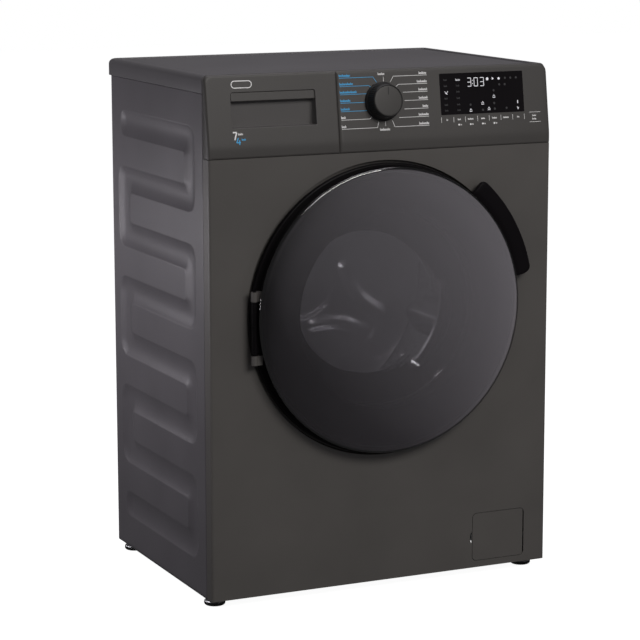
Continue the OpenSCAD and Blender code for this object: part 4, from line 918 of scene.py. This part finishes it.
# %% [markdown]
# ## The door
#
# The door is a black ring with a smoked cover in front and a glass bowl behind. All three are turned
# shapes: a section is drawn once and carried round the door's axis. The handle is a section too,
# carried along a part of the same circle and drawn in at its ends. Spinning a mesh by hand would give
# the same shape, but a formula keeps the sections easy to change.

# %% Ring, cover and bowl
ring_section = softened([(157, -1), (232.6, -1), (233, 0), (233, 4.2), (231, 6), (220.5, 6), (219.5, 8.5),
                         (219.5, 22), (217, 25.8), (161, 25.8), (157, 24)],
                         (0.5, 0.4, 0.5, 1.2, 1.2, 1.2, 1.5, 2, 2, 2, 1.5), 5, closed=True)
surface("door_ring_moulding", turned(ring_section, 240), door_black, "door", ("door_ring",),
        round_rows=True, round_columns=True)
cover_section = softened([(0, 26), (DISC_R - 1.6, 26), (DISC_R, 27.2), (DISC_R, PROUD - 3),
                          (DISC_R - 2.2, PROUD - 1), (DISC_R * 0.6, PROUD - 0.3), (0, PROUD)],
                          (1, 1, 0.8, 1.5, 2, 40, 1), 6)
surface("door_cover", turned(cover_section, 240), smoked_glass, "door", ("door_disc",),
        round_columns=True)
bowl_section = softened([(0, -108), (101, -105), (121, -96), (146.5, -40), (153.5, -3), (163, -2),
                         (163, -1.2), (149, -1.2), (141.5, -38), (117, -92), (100, -100), (0, -103)],
                         (1, 20, 14, 12, 5, 0.6, 0.6, 5, 12, 14, 20, 1), 8)
surface("door_bowl", turned(bowl_section, 160), bowl_glass, "door", ("door_glass",),
        round_columns=True)

# %% Handle
HANDLE_ANGLE, HANDLE_HALF = 30.0, 20.0
handle_section = softened([(219.4, 5.6), (236, 5.6), (241, 12.4), (256, 12.6), (260, 15.5), (260, 19),
                           (256.5, 22), (238, 22), (231, 20.2), (228, 19.2), (219.4, 14)],
                           (0.8, 1.5, 2, 1.5, 1.5, 1.5, 2, 2.5, 1, 1, 1), 5, closed=True)
swing = np.linspace(-1, 1, 61)
swing = np.sign(swing) * (1 - (1 - np.abs(swing)) ** 1.6)
beyond = np.clip((np.abs(swing) - 0.88) / 0.12, 0, 1)
outer_limit = 260 - np.where(swing < 0, 13, 7) * (1 - np.sqrt(1 - beyond ** 2))
angle = np.radians(HANDLE_ANGLE + HANDLE_HALF * swing)[:, None]
radius = 219.4 + (handle_section[None, :, 0] - 219.4) * ((outer_limit - 219.4) / (260 - 219.4))[:, None]
proud = 13.5 + (handle_section[None, :, 1] - 13.5) * (1 - 0.10 * beyond[:, None] ** 4)
handle_grid = np.stack([radius * np.cos(angle), FRONT - proud, DOOR_Z + radius * np.sin(angle)], axis=-1)
ends = [np.repeat(handle_grid[k:k + 1].mean(axis=1, keepdims=True), handle_grid.shape[1], axis=1)
        for k in (0, 60)]
surface("handle_grip", np.concatenate([ends[0], handle_grid, ends[1]]), handle_black, "handle",
        ("door_handle",), round_columns=True)

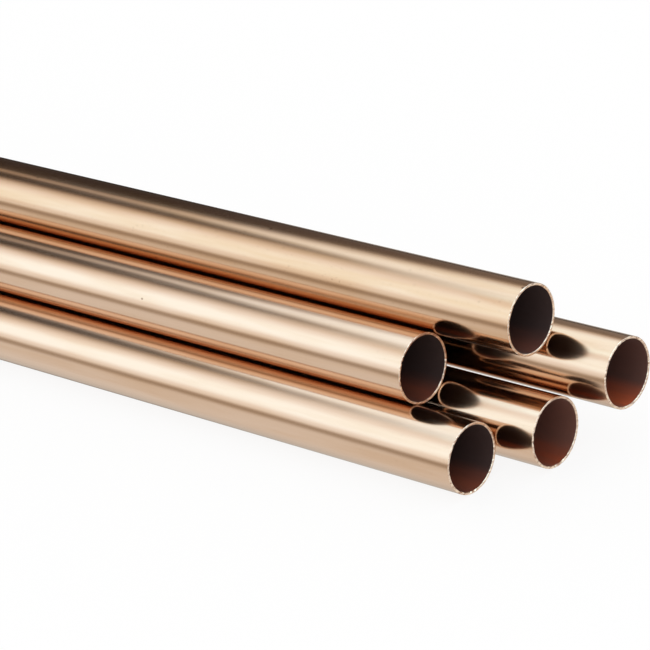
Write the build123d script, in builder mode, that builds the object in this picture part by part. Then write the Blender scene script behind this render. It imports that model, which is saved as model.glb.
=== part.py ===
# Stack of five straight copper tubes, hard drawn, square cut and open at both ends.
# The tubes lie along X in a pile: two on the floor, one in the groove between them, and two at the
# back that have rolled away from the front three as far as the pile lets them. They are all alike,
# and their mouths at the +X end stand back by different amounts.
# Units are millimetres, +Z is up, and the origin is on the floor under the middle of the stack.

import math
import os

from build123d import *

# One tube
outer_diameter = 28.0
wall = 1.0
length = 1000.0
outer_edge_radius = 0.2  # the saw's burr is filed off the outside edge
bore_chamfer = 0.3  # and reamed out of the bore

# The stack
contact_gap = 0.05  # between the drawn surfaces of tubes that touch
rear_clearance = 0.7  # of the rear tube of the middle row over the tube below it
lean_angle = 42.0  # from the middle row's front tube up to the top tube, above the horizontal

# How far each tube's +X mouth stands back from the foremost mouth
setbacks = {
    "lower_front_tube": 39.0,
    "lower_rear_tube": 21.0,
    "middle_front_tube": 69.0,
    "middle_rear_tube": 0.0,
    "top_tube": 29.5,
}

outer_radius = outer_diameter / 2
bore_radius = outer_radius - wall
pitch = outer_diameter + contact_gap  # between the axes of tubes that touch


def leaning(axis, angle):
    """The axis of a tube that touches the one at axis, at an angle above the horizontal."""
    across, height = axis
    turn = math.radians(angle)
    return across + pitch * math.cos(turn), height + pitch * math.sin(turn)


def behind(upper, to_upper, lower, to_lower):
    """The axis at one distance from the upper axis and another from the lower, on their +Y side."""
    across, rise = upper[0] - lower[0], upper[1] - lower[1]
    apart = math.hypot(across, rise)
    along = (apart**2 + to_lower**2 - to_upper**2) / (2 * apart)
    aside = math.sqrt(to_lower**2 - along**2)
    return (
        lower[0] + (across * along + rise * aside) / apart,
        lower[1] + (rise * along - across * aside) / apart,
    )


def middle(values):
    """Halfway between the least and the greatest."""
    return (min(values) + max(values)) / 2


# Each tube's axis across the stack and above the floor
lower_front = (0.0, outer_radius)
lower_rear = leaning(lower_front, 0.0)
middle_front = leaning(lower_front, 60.0)
top = leaning(middle_front, lean_angle)
middle_rear = behind(top, pitch, lower_rear, outer_diameter + rear_clearance)
axes = {
    "lower_front_tube": lower_front,
    "lower_rear_tube": lower_rear,
    "middle_front_tube": middle_front,
    "middle_rear_tube": middle_rear,
    "top_tube": top,
}

# The origin is halfway along the stack, from the foremost mouth to the rearmost far end,
# and halfway across it
mouth_of_foremost = length / 2 + middle(setbacks.values())
middle_across = middle([across for across, _ in axes.values()])


def cut_tube(axis_at_mouth):
    """A tube that runs from its mouth towards -X, with its cut edges broken at both ends."""
    mouth_plane = Plane(origin=axis_at_mouth, x_dir=(0, 1, 0), z_dir=(1, 0, 0))
    with BuildPart() as tube:
        with BuildSketch(mouth_plane):
            Circle(outer_radius)
            Circle(bore_radius, mode=Mode.SUBTRACT)
        extrude(amount=-length)
        rims = tube.faces().filter_by(Axis.X).edges().group_by(SortBy.RADIUS)
        chamfer(rims[0], bore_chamfer)
        fillet(rims[-1], outer_edge_radius)
    return tube.part


os.makedirs("parts", exist_ok=True)
for name, (across, height) in axes.items():
    mouth = (mouth_of_foremost - setbacks[name], across - middle_across, height)
    copper_tube = cut_tube(mouth)
    copper_tube.label = name
    export_step(copper_tube, f"parts/{name}.step")
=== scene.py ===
import math

import bpy
from mathutils import Matrix, Vector


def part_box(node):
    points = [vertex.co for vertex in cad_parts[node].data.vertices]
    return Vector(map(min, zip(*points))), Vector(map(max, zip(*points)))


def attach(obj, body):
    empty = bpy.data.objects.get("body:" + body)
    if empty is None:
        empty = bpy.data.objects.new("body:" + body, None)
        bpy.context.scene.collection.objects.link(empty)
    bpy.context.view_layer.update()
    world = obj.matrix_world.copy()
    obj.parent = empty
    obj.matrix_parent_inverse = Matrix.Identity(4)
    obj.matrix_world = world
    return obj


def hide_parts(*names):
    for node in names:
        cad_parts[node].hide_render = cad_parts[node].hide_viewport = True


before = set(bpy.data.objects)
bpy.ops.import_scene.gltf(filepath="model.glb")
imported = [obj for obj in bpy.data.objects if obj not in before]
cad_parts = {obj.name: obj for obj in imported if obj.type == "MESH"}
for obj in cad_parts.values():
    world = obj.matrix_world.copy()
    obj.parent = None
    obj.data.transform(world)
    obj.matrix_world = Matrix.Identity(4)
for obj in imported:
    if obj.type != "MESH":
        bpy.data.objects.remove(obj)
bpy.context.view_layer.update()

mm = 0.001  # in metres, the scene's unit


def linear(hexColour):
    # an sRGB hex value as the linear colour that the nodes work in
    parts = [int(hexColour[i:i + 2], 16) / 255 for i in (1, 3, 5)]
    curve = [p / 12.92 if p <= 0.04045 else ((p + 0.055) / 1.055) ** 2.4 for p in parts]
    return (*curve, 1.0)


def addNode(tree, kind, inputs=(), **settings):
    # an input is given by number or name, and takes a value, a socket, or a node's first live output
    node = tree.nodes.new(kind)
    for name, value in settings.items():
        setattr(node, name, value)
    for key, value in inputs.items() if isinstance(inputs, dict) else enumerate(inputs):
        named = [socket for socket in node.inputs if socket.enabled and socket.name == key]
        socket = named[0] if named else node.inputs[key]
        if isinstance(value, bpy.types.Node):
            value = next(output for output in value.outputs if output.enabled)
        if isinstance(value, bpy.types.NodeSocket):
            tree.links.new(value, socket)
        else:
            socket.default_value = value
    return node


def newMaterial(name):
    material = bpy.data.materials.new(name)
    material.use_nodes = True
    material.node_tree.nodes.clear()
    return material, material.node_tree


def patternPlace(tree, along, around):
    # the place on the tube, from its own axis, in steps of a pattern's size in mm
    place = addNode(tree, "ShaderNodeAttribute", attribute_name="tubePlace").outputs["Vector"]
    steps = (1 / (along * mm), 1 / (around * mm), 1 / (around * mm))
    return addNode(tree, "ShaderNodeVectorMath", [place, steps], operation="MULTIPLY")


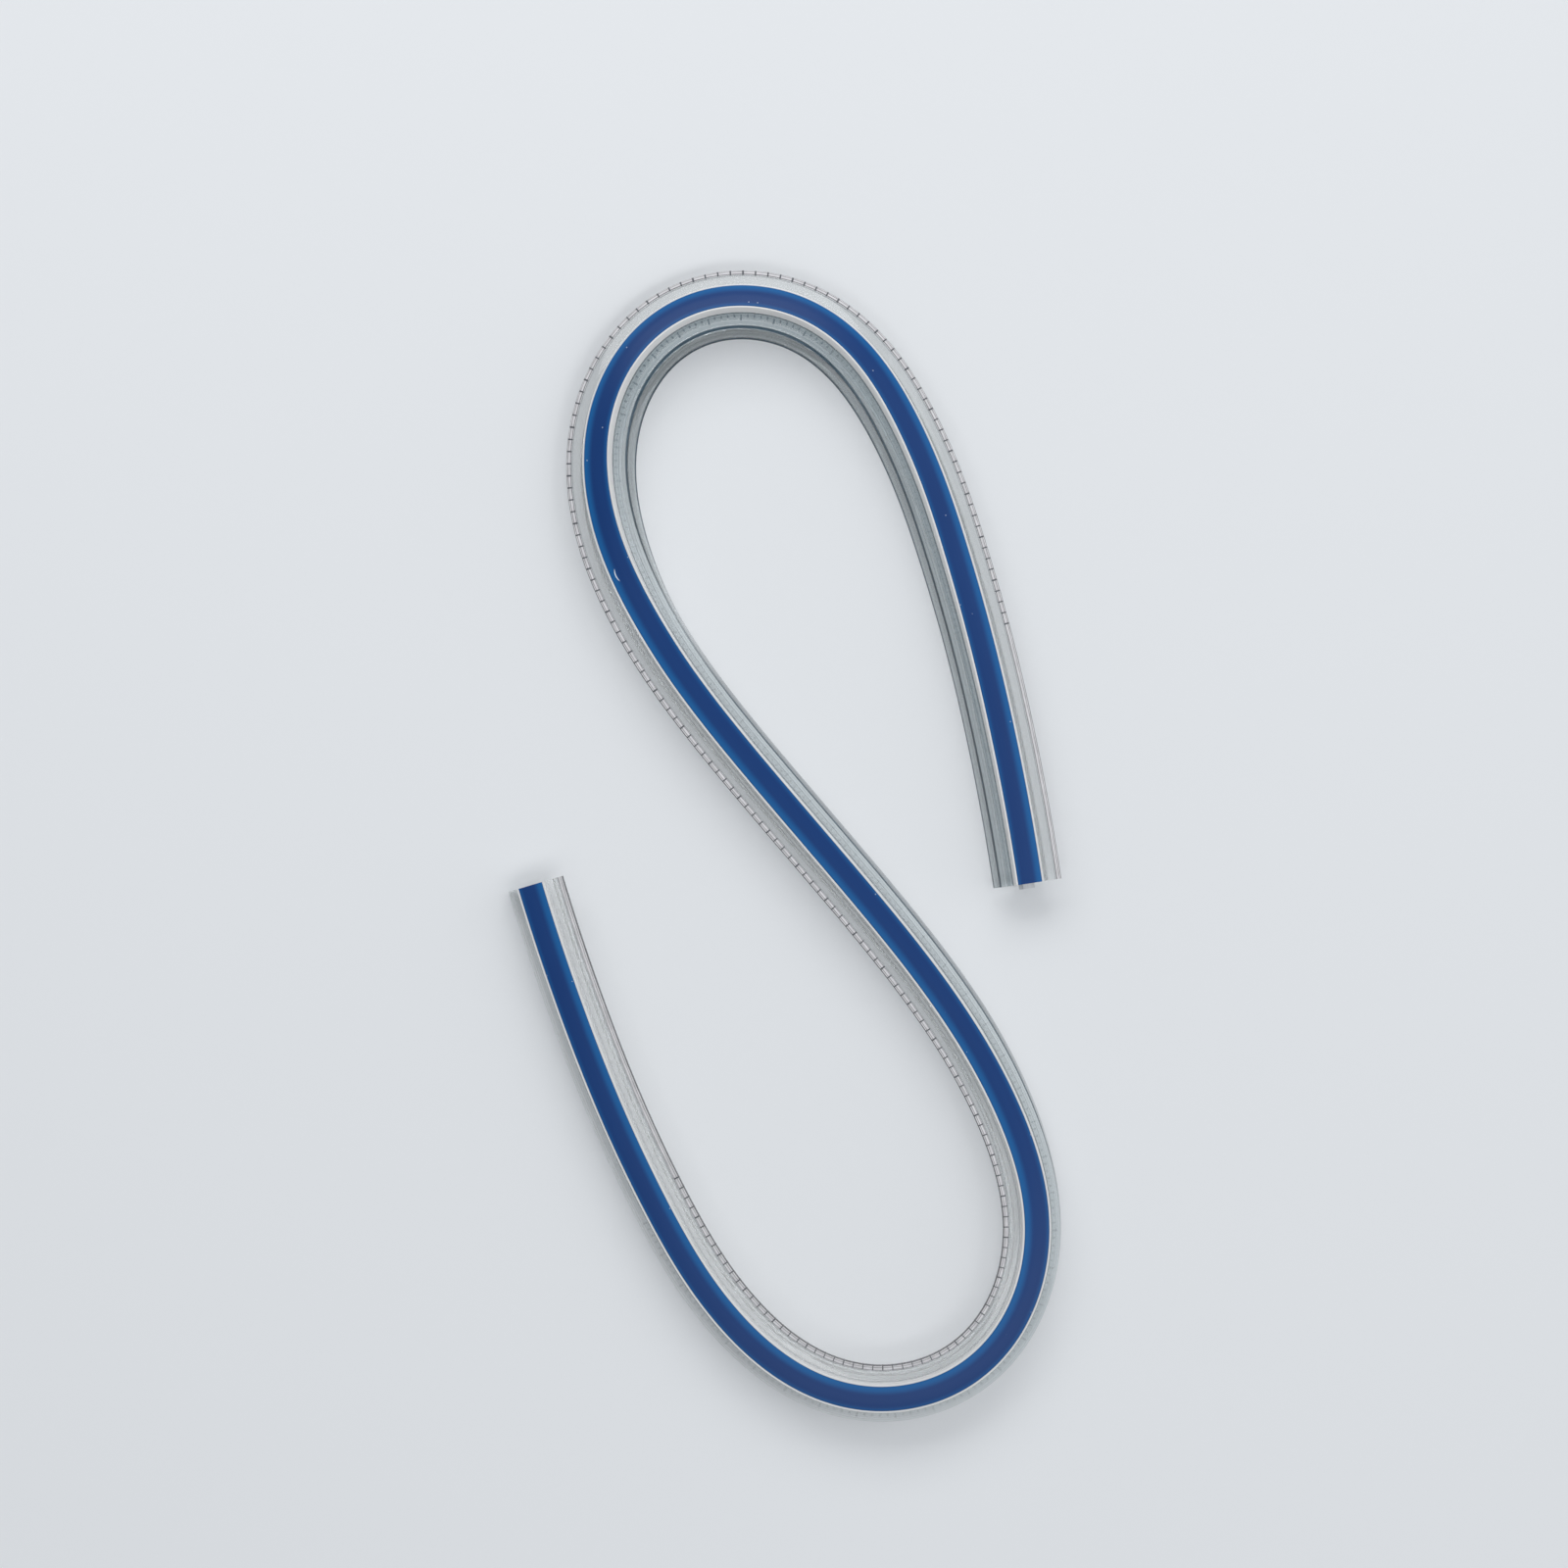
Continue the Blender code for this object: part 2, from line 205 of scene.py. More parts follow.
def stripOutline():
    s = section
    return roundedOutline([
        (-s["strip"], s["stripBottom"], 0.03, 1),
        (s["strip"], s["stripBottom"], 0.03, 1),
        (s["strip"], s["top"] - s["stripEdgeDrop"], 0.14, 5),
        (0, s["top"] + s["stripCrown"], 5, 6),
        (-s["strip"], s["top"] - s["stripEdgeDrop"], 0.14, 5),
    ])


def rolledPoint(point, roll):
    across, up = point
    return (
        across * math.cos(roll) + up * math.sin(roll),
        up * math.cos(roll) - across * math.sin(roll),
    )


sleeveSection = sleeveOutline()


def coreHeight(station):
    roll = rollAt(station)
    return -min(rolledPoint(point, roll)[1] for point in sleeveSection) * mm


# Where a section point stands in the world at a station of the route
def sectionPlace(station, point):
    heading = headingAt(station)
    across, up = rolledPoint(point, rollAt(station))
    right = Vector((math.sin(heading), -math.cos(heading), 0))
    place = routePoint(station) + right * across * mm
    place.z = coreHeight(station) + up * mm
    return place


# Zone 1 runs from the first end to the middle of link 2, and so on to the second end
def zoneSpan(zone):
    link = route["length"] / route["links"]
    start = 0 if zone == 1 else (zone - 0.5) * link
    end = route["length"] if zone == lastZone else (zone + 0.5) * link
    return start, end


def ringStations(start, end):
    count = max(2, round((end - start) / route["ringGap"]))
    inner = [start + (end - start) * i / count for i in range(1, count)]
    return [start, start + route["seamGap"]] + inner + [end - route["seamGap"], end]


# Two UV maps give the materials a face's place: the map route its station and its run round the
# outline, and the map section its point (across, up). These are their scales.
uvScale = {"station": 10, "run": 0.01, "section": 0.1, "sectionMiddle": 0.5}


def stationUv(station):
    return station * uvScale["station"]


def sectionWidth(width):
    return width * uvScale["section"]


def sectionUv(distance):
    return sectionWidth(distance) + uvScale["sectionMiddle"]


def newShell():
    shell = bmesh.new()
    uvMap = shell.loops.layers.uv.new("route")
    sectionMap = shell.loops.layers.uv.new("section")
    return shell, uvMap, sectionMap


# Adds an outline swept through the stations to a bmesh, and returns its two end loops
def sweptShell(shell, outline, stations, uvMap, sectionMap, inward=False):
    rings = [[shell.verts.new(sectionPlace(s, point)) for point in outline] for s in stations]
    runs = [0]
    for i in range(len(outline)):
        a, b = Vector(outline[i]), Vector(outline[(i + 1) % len(outline)])
        runs.append(runs[-1] + (b - a).length)
    for r in range(len(rings) - 1):
        for i in range(len(outline)):
            j = (i + 1) % len(outline)
            corners = [(r, i), (r, j), (r + 1, j), (r + 1, i)]
            if not inward:
                corners.reverse()
            face = shell.faces.new([rings[a][b] for a, b in corners])
            face.smooth = True
            for loop, (a, b) in zip(face.loops, corners):
                run = runs[i + 1] if b == j else runs[i]
                loop[uvMap].uv = (stationUv(stations[a]), run * uvScale["run"])
                loop[sectionMap].uv = (sectionUv(outline[b][0]), sectionUv(outline[b][1]))
    return rings[0], rings[-1]


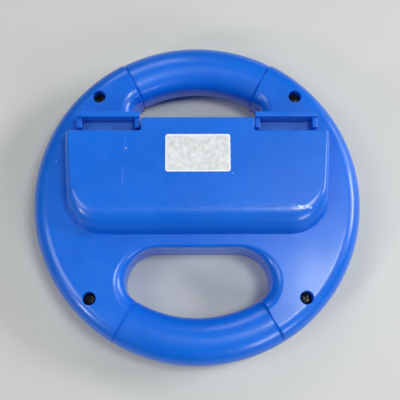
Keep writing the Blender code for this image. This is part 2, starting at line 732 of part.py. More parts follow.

== Task description ==
Transcribe exactly, and only, the lines beginning at the line containing "Circle(bore_radius, mode=Mode.SUBTRACT)" and ending at the line containing "return (*curve, 1.0)", both inclusive.

== Complete output ==
            Circle(bore_radius, mode=Mode.SUBTRACT)
        extrude(amount=-length)
        rims = tube.faces().filter_by(Axis.X).edges().group_by(SortBy.RADIUS)
        chamfer(rims[0], bore_chamfer)
        fillet(rims[-1], outer_edge_radius)
    return tube.part


os.makedirs("parts", exist_ok=True)
for name, (across, height) in axes.items():
    mouth = (mouth_of_foremost - setbacks[name], across - middle_across, height)
    copper_tube = cut_tube(mouth)
    copper_tube.label = name
    export_step(copper_tube, f"parts/{name}.step")
=== scene.py ===
import math

import bpy
from mathutils import Matrix, Vector


def part_box(node):
    points = [vertex.co for vertex in cad_parts[node].data.vertices]
    return Vector(map(min, zip(*points))), Vector(map(max, zip(*points)))


def attach(obj, body):
    empty = bpy.data.objects.get("body:" + body)
    if empty is None:
        empty = bpy.data.objects.new("body:" + body, None)
        bpy.context.scene.collection.objects.link(empty)
    bpy.context.view_layer.update()
    world = obj.matrix_world.copy()
    obj.parent = empty
    obj.matrix_parent_inverse = Matrix.Identity(4)
    obj.matrix_world = world
    return obj


def hide_parts(*names):
    for node in names:
        cad_parts[node].hide_render = cad_parts[node].hide_viewport = True


before = set(bpy.data.objects)
bpy.ops.import_scene.gltf(filepath="model.glb")
imported = [obj for obj in bpy.data.objects if obj not in before]
cad_parts = {obj.name: obj for obj in imported if obj.type == "MESH"}
for obj in cad_parts.values():
    world = obj.matrix_world.copy()
    obj.parent = None
    obj.data.transform(world)
    obj.matrix_world = Matrix.Identity(4)
for obj in imported:
    if obj.type != "MESH":
        bpy.data.objects.remove(obj)
bpy.context.view_layer.update()

mm = 0.001  # in metres, the scene's unit


def linear(hexColour):
    # an sRGB hex value as the linear colour that the nodes work in
    parts = [int(hexColour[i:i + 2], 16) / 255 for i in (1, 3, 5)]
    curve = [p / 12.92 if p <= 0.04045 else ((p + 0.055) / 1.055) ** 2.4 for p in parts]
    return (*curve, 1.0)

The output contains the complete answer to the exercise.